# The $100 tip



## El Cemento (Apr 25, 2017)

Tips have been miserable but I've been doing only X and pool and not expecting much. I think $8 was my best day. Many, many days = zero.

Then I got the call out to a fancy hotel in the suburbs. Super dead night. Hadn't had a ping in 45 minutes. So I drive the 12 minutes, against my own policy of no pickups over 10 mins away.
I park in front, no one in sight, so I fire up the stopwatch. 5 minutes comes and goes, there is no reply to my text, and I am lingering... trying to be a nice guy, figuring somebody's way behind schedule...

Finally this fella comes out and says, hey this isn't for me it's for my boss, he's in there drinking. He wants you to wait 15 or 20 minutes. He needs to catch a flight soon, so he will be out here for sure. Don't worry, he'll take care of you.

So I said what do you mean he'll take care of me? I don't get any money for sitting here, I haven't started the fare, and it wouldn't be worth it for me to do so.
He said, well go ahead and cancel if you want. If you stay, he will take care of you. I said he'll have to take care of me first and then I'm happy to wait. So this guy went back inside, came out again a few minutes later, and said no he is not coming out, you're welcome to cancel or wait your choice.

All the red flags were there, but I decided what the heck let's take a chance. I waited a half an hour. I really wanted to leave, but I kept thinking that if I did, he wouldn't even be able to get another Uber here in time to make that flight. Airports a good half hour away. So here I am feeling guilty about agreeing and then leaving, because I'm afraid the guys going to get stiffed and miss a flight. I'm no fan of hanging around waiting for people to drink though. So there's a little bit of an inner conflict going on here, and I'm wondering if I've just been dunced.

The fella finally shows, and he's cool as a cucumber and a nice guy and not too drunk, and he is now concerned I think about the timing, I know I am cuz I'm doing the math in my head and if I can get him there in a half an hour he's going to have about 40 minutes to get through security and on that flight.

He says can you please hurry? I asked him if he's okay if I do a little extra over the speed limit, because I don't want to make him feel uncomfortable but I'm willing to do whatever what I can safely do to get him there.

He says step on it.

I got him there as fast as was humanly possible. Much more of an aggressive ride than I normally would have ever done. But he was all for it, sat in the front seat enjoying the ride with a big smile and compliments. He totally got it that I was saving that flight.
Drop him off and with a big smile and handshake he handed me a $100 bill.

The fare itself was 25 bucks, and I was immediately pinged at the airport for a $30 following ride.

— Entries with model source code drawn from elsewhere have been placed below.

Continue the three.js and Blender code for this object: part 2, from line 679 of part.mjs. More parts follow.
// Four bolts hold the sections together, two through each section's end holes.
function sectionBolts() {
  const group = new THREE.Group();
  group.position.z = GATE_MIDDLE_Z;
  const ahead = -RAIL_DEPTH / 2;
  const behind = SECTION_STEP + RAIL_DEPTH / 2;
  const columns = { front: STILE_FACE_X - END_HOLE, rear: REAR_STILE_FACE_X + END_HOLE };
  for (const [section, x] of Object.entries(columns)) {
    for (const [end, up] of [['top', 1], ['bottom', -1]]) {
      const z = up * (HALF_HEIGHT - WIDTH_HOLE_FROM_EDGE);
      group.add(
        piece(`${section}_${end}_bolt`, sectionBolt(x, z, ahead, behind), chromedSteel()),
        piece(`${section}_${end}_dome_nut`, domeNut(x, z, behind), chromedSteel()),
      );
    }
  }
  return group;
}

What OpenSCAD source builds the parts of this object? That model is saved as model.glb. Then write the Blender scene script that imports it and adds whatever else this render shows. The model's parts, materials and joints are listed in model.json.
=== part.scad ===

It was a fine day to Uber indeed.


----------



## Veju (Apr 17, 2017)

It worked out but if you had gotten a ticket that $100 would merely put a dent into your ticket attorney fees. That's an awesome story but I would have cancelled.


----------



## El Cemento (Apr 25, 2017)

Veju said:


> It worked out but if you had gotten a ticket that $100 would merely put a dent into your ticket attorney fees. That's an awesome story but I would have cancelled.


It's a bit of a weird situation in the Bay Area, if you do the speed limit you're actually doing often 15-20 miles an hour slower than everyone else. And that makes you a bit of a hazard. So you either do the speed limit and be the slowest person on the freeway, or you keep up to the rate of speed with everyone else and then you're going over. Kind of a no-win situation if someone else is paying attention to the digits.


----------



## Transportador (Sep 15, 2015)

You should have posted this in the "Carma" post. Your gamble and patience paid off, cool!


----------



## louvit (Dec 30, 2016)

El Cemento said:


> Tips have been miserable but I've been doing only X and pool and not expecting much. I think $8 was my best day. Many, many days = zero.
> 
> Then I got the call out to a fancy hotel in the suburbs. Super dead night. Hadn't had a ping in 45 minutes. So I drive the 12 minutes, against my own policy of no pickups over 10 mins away.
> I park in front, no one in sight, so I fire up the stopwatch. 5 minutes comes and goes, there is no reply to my text, and I am lingering... trying to be a nice guy, figuring somebody's way behind schedule...
> ...


Problem for him is that they do not allow drunks to board the plane.....lol, great story though it's always a decision to wait or not.


----------